3 points by Michiel on Sept 6, 2011 | hide | past | favorite | 7 comments
While stuck in traffic we were discussing internet in the car and I got an idea: what if the license plate of each car was also a Twitter account? So @NL45-FDX-2 for instance, it should be unique if you prefix the country code.

But I didn't come up with that many ideas, other then: send traffic information to car, warn driver about speeding, send driver a confirmation of a ticket (after driving through red or too fast), flirt with girl in other lane.

Any other ideas (maybe involving geolocation) or is this just silly?



Sounds like a great idea, but why limit to twitter- and you will probably run into some cases where usernames are already taken. Why not just create a site to report nuts drivers by license number.
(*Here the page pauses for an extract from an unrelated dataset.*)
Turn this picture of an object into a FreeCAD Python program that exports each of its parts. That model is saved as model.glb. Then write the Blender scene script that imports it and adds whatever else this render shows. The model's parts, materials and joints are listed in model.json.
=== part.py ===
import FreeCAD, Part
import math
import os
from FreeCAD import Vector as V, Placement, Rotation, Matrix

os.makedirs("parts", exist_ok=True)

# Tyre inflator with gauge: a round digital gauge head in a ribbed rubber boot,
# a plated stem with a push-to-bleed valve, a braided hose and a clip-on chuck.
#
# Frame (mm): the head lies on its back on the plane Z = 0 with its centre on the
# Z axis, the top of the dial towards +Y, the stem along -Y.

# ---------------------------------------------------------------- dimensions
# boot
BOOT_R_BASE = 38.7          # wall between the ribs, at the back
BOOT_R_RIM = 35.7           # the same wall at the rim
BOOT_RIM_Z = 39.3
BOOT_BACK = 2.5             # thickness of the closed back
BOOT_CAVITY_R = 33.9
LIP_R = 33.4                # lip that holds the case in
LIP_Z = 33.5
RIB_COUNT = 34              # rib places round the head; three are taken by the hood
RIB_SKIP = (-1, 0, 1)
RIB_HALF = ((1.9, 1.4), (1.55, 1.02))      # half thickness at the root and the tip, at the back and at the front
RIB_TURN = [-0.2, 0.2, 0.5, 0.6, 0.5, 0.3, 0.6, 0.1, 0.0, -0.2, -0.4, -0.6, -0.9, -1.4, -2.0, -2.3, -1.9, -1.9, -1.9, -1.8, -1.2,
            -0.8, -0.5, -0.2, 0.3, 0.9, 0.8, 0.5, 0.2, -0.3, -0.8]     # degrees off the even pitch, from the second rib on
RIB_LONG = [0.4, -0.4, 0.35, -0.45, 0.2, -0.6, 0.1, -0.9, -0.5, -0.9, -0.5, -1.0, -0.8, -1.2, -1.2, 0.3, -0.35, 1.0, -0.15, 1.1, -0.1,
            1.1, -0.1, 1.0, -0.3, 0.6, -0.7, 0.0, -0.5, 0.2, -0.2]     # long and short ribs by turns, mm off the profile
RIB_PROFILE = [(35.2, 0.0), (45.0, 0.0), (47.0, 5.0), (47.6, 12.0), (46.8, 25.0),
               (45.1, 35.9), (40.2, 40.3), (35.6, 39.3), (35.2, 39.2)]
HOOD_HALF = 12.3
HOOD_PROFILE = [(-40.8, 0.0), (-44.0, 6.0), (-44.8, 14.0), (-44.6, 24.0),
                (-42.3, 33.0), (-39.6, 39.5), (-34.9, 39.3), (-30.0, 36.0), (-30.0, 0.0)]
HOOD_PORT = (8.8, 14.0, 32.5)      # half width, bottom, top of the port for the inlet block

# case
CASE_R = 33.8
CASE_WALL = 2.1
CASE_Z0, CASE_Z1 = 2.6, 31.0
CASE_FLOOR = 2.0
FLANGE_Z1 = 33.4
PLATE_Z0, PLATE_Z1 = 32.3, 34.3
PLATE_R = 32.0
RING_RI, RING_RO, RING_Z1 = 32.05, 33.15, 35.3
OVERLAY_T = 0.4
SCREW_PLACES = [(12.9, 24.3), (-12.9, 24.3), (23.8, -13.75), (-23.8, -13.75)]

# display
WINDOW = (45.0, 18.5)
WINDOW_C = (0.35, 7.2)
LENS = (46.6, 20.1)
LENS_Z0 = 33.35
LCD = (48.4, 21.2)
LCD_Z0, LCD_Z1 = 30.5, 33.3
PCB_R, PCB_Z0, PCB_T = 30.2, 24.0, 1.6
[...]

Then parents, etc. could look on it for their license number to see what their kids are up to. This would be a lot easier than the solutions that involve additions to cars to track their children. Then hook it up to twitter, facebook, etc. Of course, there are probably already sites that do this, but maybe you could do it better.


No need to create a site, all tweets to a license plate end up in the public timeline anyway.


There is already a startup that does this: http://venturebeat.com/2010/09/15/demo-bump-social-network-c...


Cool, I didn't know that!

But from what I read I understand that it's tied to a telephone (app) and not to the car. In what way would the concept be improved if you could message the car and its driver (and passengers), instead of the phone.


IMHO, just another distraction to boost the number of car accidents...

Think more about safety and less about texting.


I understand your concern, but I'd rather focus on the positive. With text to speech technology the driver doesn't need to take his/her eyes off the road.

So what _safety_ features would be possible with this?


It's understandable that you'd rather focus on the positive, but you have to respond to the negative.

Text to speech would be a good feature for this service, but it's not at the point where it's easy to compose tweets with license plate numbers and character restrictions yet.

In any case, this service would involve people taking their attention (one or more of mind, eyes, and thumbs) off of driving to send and receive tweets. Any safety features would have to outweigh this detriment.